Anyway, that’s not the main thrust of the post.
but it would generate one time funds on the scale of a few million dollars. Given that they’ve got a $200M gap, is it really worth it? I sure as hell don’t want to get off at Apple Station or whatever.
My read is that Sen. Brownsberger is opposing all service cuts, and understands that such cuts would devastate both lives and the economy. He acknowledges that funding the MBTA and keeping infrastructure up and running is the “job” of a competent legislature. There is quite a bit of meat in this formal letter: http://willbrownsberger.com/wp-content/uploads/2012/03/Brownsberger-to-MBTA-March-8-2012.pdf
One of the little-talked-about issues is that the sales tax has ‘failed to perform to expectations,’ as my State Senator — the chair of the transportation committee — said the other day (paraphrasing).
While Donoghue is right that using the Rainy Day Fund for a “chronic problem” is a bad idea, I don’t think using the rainy day fund to plug the hole between where the sales tax is and where it would have been if we weren’t living in the Great Repression (and what will may one day be renamed The Second Great Depression when all is said and done) is a bad idea.
It’s clear Beacon Hill has a tin-ear problem here. 1 out of 6 people use the MBTA every day.

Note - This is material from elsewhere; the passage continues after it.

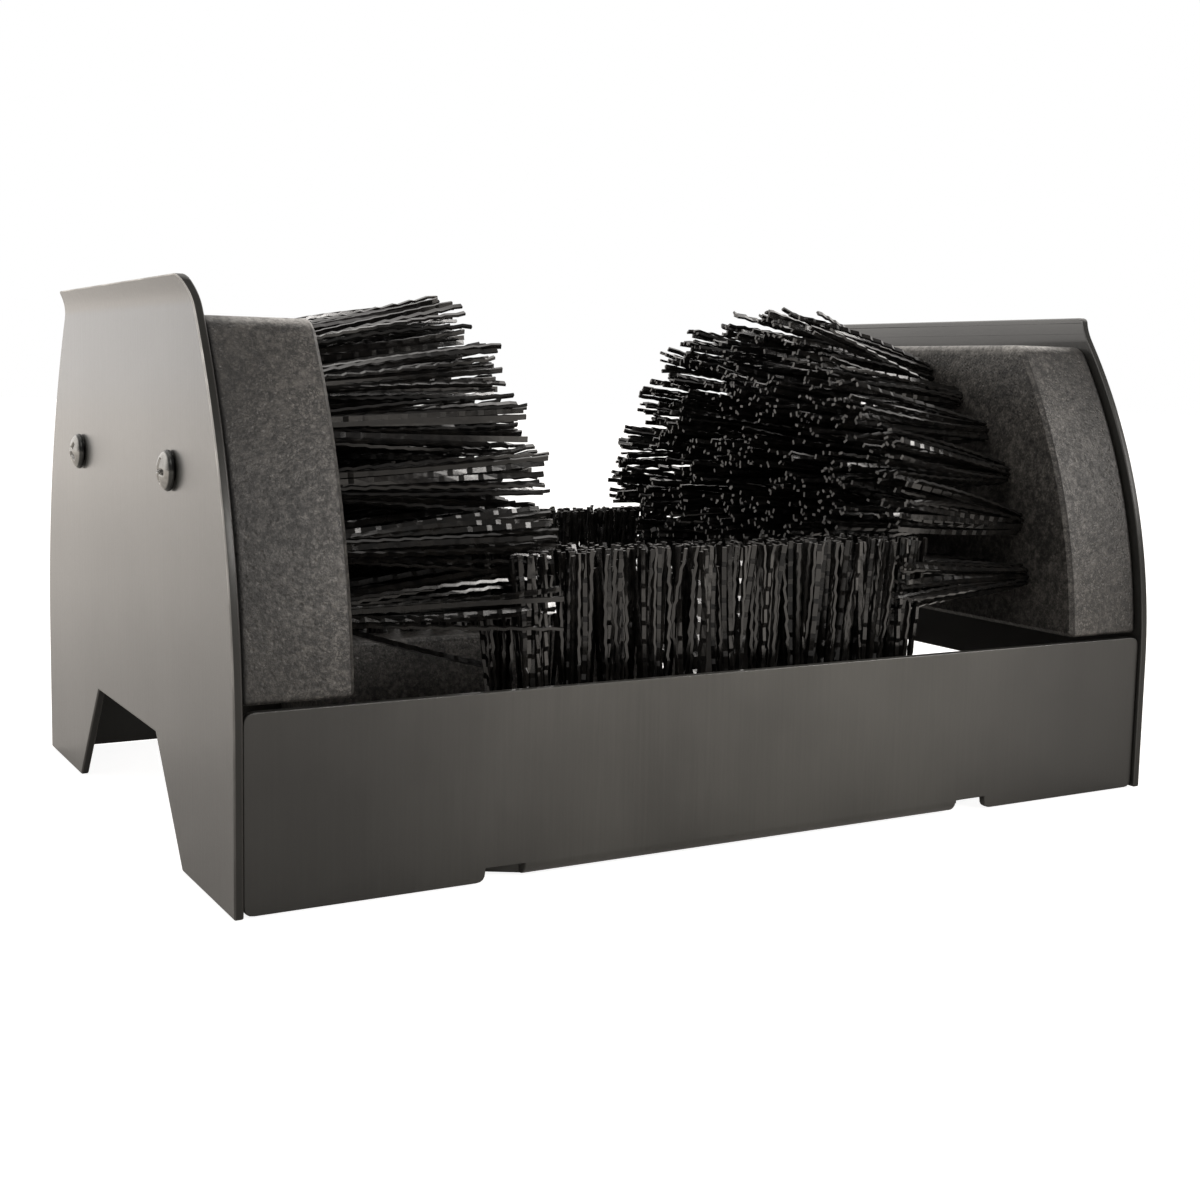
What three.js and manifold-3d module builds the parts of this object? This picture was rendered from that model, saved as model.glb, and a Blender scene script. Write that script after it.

They need to listen; services can’t be cut and fares can’t be raised to the extent being proposed. Since fares haven’t been changed in a few years, maybe a 5-10% fare hike is appropriate, but that’s about it.

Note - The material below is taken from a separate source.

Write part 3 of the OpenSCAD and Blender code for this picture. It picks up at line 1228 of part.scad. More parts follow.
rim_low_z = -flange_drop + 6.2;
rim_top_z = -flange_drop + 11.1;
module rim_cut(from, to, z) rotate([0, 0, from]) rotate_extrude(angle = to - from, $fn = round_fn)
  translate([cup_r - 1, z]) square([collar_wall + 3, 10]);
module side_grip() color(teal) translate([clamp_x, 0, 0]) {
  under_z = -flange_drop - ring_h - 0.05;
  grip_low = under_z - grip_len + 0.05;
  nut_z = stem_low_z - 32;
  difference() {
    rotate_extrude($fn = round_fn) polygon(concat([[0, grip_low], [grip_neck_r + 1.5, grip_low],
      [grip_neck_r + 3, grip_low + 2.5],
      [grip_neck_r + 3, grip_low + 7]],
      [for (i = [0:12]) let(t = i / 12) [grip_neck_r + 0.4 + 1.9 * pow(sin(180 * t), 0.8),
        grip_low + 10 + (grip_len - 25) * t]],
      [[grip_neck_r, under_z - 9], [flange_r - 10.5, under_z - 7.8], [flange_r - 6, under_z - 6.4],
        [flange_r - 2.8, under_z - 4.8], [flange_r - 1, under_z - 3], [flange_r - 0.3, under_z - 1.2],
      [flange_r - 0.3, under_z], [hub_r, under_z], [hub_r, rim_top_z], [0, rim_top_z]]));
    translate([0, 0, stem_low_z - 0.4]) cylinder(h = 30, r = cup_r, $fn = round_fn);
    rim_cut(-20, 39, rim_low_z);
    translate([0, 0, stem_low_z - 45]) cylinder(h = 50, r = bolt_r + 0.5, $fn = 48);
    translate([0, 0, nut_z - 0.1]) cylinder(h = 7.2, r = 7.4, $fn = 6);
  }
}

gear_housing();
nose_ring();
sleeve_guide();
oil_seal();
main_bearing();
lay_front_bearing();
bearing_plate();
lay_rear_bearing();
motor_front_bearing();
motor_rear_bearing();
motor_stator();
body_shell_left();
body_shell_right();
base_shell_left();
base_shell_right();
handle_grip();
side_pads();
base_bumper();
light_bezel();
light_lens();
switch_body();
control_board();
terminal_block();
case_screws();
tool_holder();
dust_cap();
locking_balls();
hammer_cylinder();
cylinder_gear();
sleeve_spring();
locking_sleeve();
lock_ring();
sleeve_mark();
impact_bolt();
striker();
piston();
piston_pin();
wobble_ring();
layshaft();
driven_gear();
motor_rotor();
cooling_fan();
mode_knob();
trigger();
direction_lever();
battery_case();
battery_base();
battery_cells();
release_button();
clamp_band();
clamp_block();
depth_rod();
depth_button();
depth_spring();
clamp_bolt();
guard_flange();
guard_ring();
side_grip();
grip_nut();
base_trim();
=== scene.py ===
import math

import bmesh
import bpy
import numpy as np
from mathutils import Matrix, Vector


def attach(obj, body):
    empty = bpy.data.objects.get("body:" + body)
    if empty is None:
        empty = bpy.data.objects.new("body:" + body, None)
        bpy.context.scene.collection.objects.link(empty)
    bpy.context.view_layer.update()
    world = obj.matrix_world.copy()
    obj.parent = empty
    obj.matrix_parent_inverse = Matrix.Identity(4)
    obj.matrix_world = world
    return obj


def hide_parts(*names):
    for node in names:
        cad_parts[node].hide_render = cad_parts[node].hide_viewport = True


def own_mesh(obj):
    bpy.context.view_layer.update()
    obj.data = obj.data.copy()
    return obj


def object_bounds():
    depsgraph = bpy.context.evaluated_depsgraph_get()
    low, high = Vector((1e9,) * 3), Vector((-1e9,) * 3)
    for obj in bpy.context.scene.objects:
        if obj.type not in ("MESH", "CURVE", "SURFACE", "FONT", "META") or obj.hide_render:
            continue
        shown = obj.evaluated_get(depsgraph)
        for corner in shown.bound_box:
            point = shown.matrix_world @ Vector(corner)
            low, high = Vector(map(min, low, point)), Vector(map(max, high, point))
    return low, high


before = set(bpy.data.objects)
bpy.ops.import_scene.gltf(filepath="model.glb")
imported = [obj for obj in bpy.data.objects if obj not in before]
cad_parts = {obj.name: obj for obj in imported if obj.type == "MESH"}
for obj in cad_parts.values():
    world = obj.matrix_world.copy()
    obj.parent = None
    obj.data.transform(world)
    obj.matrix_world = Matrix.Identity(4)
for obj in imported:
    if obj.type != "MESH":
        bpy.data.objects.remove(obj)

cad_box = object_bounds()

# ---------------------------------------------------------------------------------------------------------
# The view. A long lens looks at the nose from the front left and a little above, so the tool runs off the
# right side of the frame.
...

Other than that, it’s time for Beacon Hill to start acting like grown-ups and deal with the problem. The Tax Expenditure Budget has a lot of pork in it that could be used to fill in the gap, billions in waste. That should be the chief target, starting with the most frivolous of its expenses, the Film Tax Credit, which alone could almost entirely cover the MBTA’s deficit.
The real problem is, though, I’m not sure Beacon Hill buys into the fact that it has an obligation to pay for the Big Dig Debt. They think the projects forced on it because of the Big Dig — and all those little extras that politicians have demanded since, in enlarging the scope of projects as Lynne points out — are purely MBTA projects and thus should be paid fully by the MBTA… apparently ready to ignore the fact that they forced them on the MBTA to begin with. It’s a real cognitive dissonance and a real impasse we need to get solve if we’re to get Beacon Hill to do what we elect them to do… and actually come up with a freaking solution for once, even if that solution is tough and forces them to either cut back on other state expenses (like the tax expenditure goodie bag) or raise taxes.
Senator Donoghue responded on my post over at LiL if anyone is interested. 🙂
Kudos to the Senator for doing it though I still disagree with her and wrote my response already…
Boston and metro Boston are jewels to be treasured and preserved with competent urban planning including (and especially) public transportation. It is shameful to see that the infrastructure has been so ignored and corrupted by leadership as well as the rank and file for a generation or longer. Services decay further as one moves westerly for any semblance of efficient public transportation. It seems like very little has improved since the 70’s with the exception of maybe Worcester – Boston train service.
It was defensive and offered no solutions or leadership. Lets just wait for the T to come up with a plan. Same ol….
is that ANY plan the MBTA comes up with is shite. Why? Because they are basically stuck. Due to their obligations and their funding mechanisms, they only can cut services and increase fares. The legislature made it so.
I am so sick of quasi-independent agencies…not the agencies themselves, but the way they allow the legislature (in particular) to throw up their hands, blame the agency, and never be held accountable.
If I can’t elect the MBTA board direct on a ballot, then someone who IS elected ought to be accountable for it. It should be an executive branch agency with the normal appropriations via the legislature.
If you really want it to work the way it is, then STOP obligating them to do expansion projects that we all KNOW will cost more than they will make back in revenues. Politics either needs to take a hike entirely, or else politics should take ultimate control and accountability for it.